Neil Johnson, journalist

Speak to financial planning and analysis (FP&A) professionals about the future of their function and they’ll likely mention xP&A: extended planning and analysis.

The term originates from late 2020, when Gartner declared it an emerging trend, predicting that by 2024 70% of all new FP&A projects would be xP&A ones. Google search xP&A now and you’ll see – perhaps predictably, given the role of technology – that names like Oracle, SAP and IBM, among plenty of others, have written about it over the past few years.

xP&A wants to be involved in broad business strategy and big decisions and projects from the outset

Branching out

The FP&A function has, for some time, sought to move away from a siloed approach, in which departments – sales, marketing, manufacturing, IT etc – act autonomously, producing their own campaigns, plans, forecasts and targets. FP&A, too, has traditionally taken place within the confines of the finance function.

With extended planning, FP&A becomes more visible in the organisation, collaborating with other functions in pursuit of a shared purpose, whether that be to improve the accuracy of planning and analysis, enhance performance or find cost savings.

xP&A wants to be involved in broad business strategy and big decisions and projects from the outset, even sitting comfortably in the front seat. Protagonists think this is warranted, as they believe that extending planning can make a real impact on performance and the bottom line.

And in such fast-paced, uncertain and volatile times, what organisation wouldn’t entertain new ways to gain an edge?

X marks the future

Indeed, Nas Furqan FCCA, finance director for planning and reporting at a UAE-based multinational commodity supply and trading company, says he’d never go back to a solely finance-driven forecast or budget.

Traditionally, business heads would tell him they wanted to hit a certain target the following year. He’d look backwards at trends and data and then provide the financial view, a set of numbers and scenarios telling them how things would play out.

But such a hermetic approach does not take into account the broader resources and considerations required to deliver business aims – such as operations, HR, supply chains, marketing and sales, tax implications – which leads to ‘half-baked plans’, Furqan says.

‘If we work from one system in real time, we can work together to achieve the company’s core goals’

‘What we do as a group is take a top-down view of what management wants to achieve in the upcoming year,’ he explains. ‘This is then trickled down to operations, HR, administration, procurement, finance and IT. Then I can start conversations with these departments about what they need in order to achieve the targets. This is when you begin to extend your planning.’

Using the example of entering a new market, Furqan says he would start by looking at how it is done and what is needed. ‘I’ll ask questions around entry strategies; HR requirements; company formation in new regions, countries, cities; what the different business units and teams will be responsible for; then move on to how it might all be funded and paid for.

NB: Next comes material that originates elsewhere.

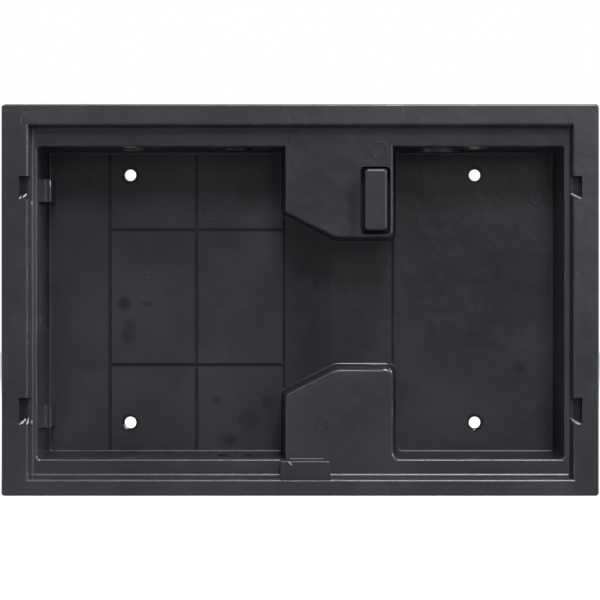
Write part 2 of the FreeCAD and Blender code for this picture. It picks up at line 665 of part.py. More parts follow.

‘The level of discussion and the quality and visibility this brings to the table is priceless. It gets everyone on board; you all agree what would indicate success, the timeframe, how to achieve it and the information we’d need from every relevant function. Everyone comes into play; they’re all bought in, they all have a voice.’

A common language

Supporting such conversations and acting as a cross-departmental conduit is technology, says Kayode Yusuf FCCA, FP&A manager at IPG Photonics, a manufacturer of fibre lasers in the US.

‘Technology plays a key part in xP&A,’ Yusuf says. ‘For long-range planning in traditional FP&A, finance would send an Excel file to a department to complete and send back. Artificial intelligence and machine learning enhance collaboration and allow xP&A to do things like scenario planning and long-range planning in real time.

‘As an example, in traditional FP&A I would know the budget numbers for sales, but they’d be working off different targets because they use different internal key performance indicators. But if we work from one system in real time, all of us looking at the same dashboard, with visibility of the same budgets and targets, we can work together to achieve the company’s core goals.’

If a business has both the data and the resources to invest in technology, it can create a common language. By reconciling disparate data sets, Denisa Soltesova FCCA, an interim professional in the Czech Republic who has undertaken xP&A projects in several industries, including telecoms and integrated mobility services, says she is able to clearly communicate with departments in terms familiar to them, while also highlighting the financial realities.

‘A marketing team might show me their leads, customers, clicks, Facebook likes, but they can’t explain the financial impact a marketing activity has had,’ she says. ‘I can say to them: “Great, these are all your activities, but where is the return on them? How many paying customers do we have after your marketing activity? Has the churn and retention rate improved?”. It’s a dialogue.’

Human after all

While technology is undoubtedly a cornerstone to extended planning, the dialogue it catalyses is where the real progress takes place. From a professional skills perspective, it’s as much about having the right mindset and soft skills as being comfortable with new technology.

‘Being open to technology will really help a transition into xP&A,’ says Yusuf. ‘You need to be open to learning new things, like AI, machine learning and other emerging technologies. You don’t need to be an expert in Python or SQL, but you do need an open mindset.’

And then it’s about people skills and not being afraid of new ways of working, says Soltesova. ’You can’t just sit at your computer analysing and sending emails,’ she says. ‘You have to sit down with people, go through things with them, try to find a common language.’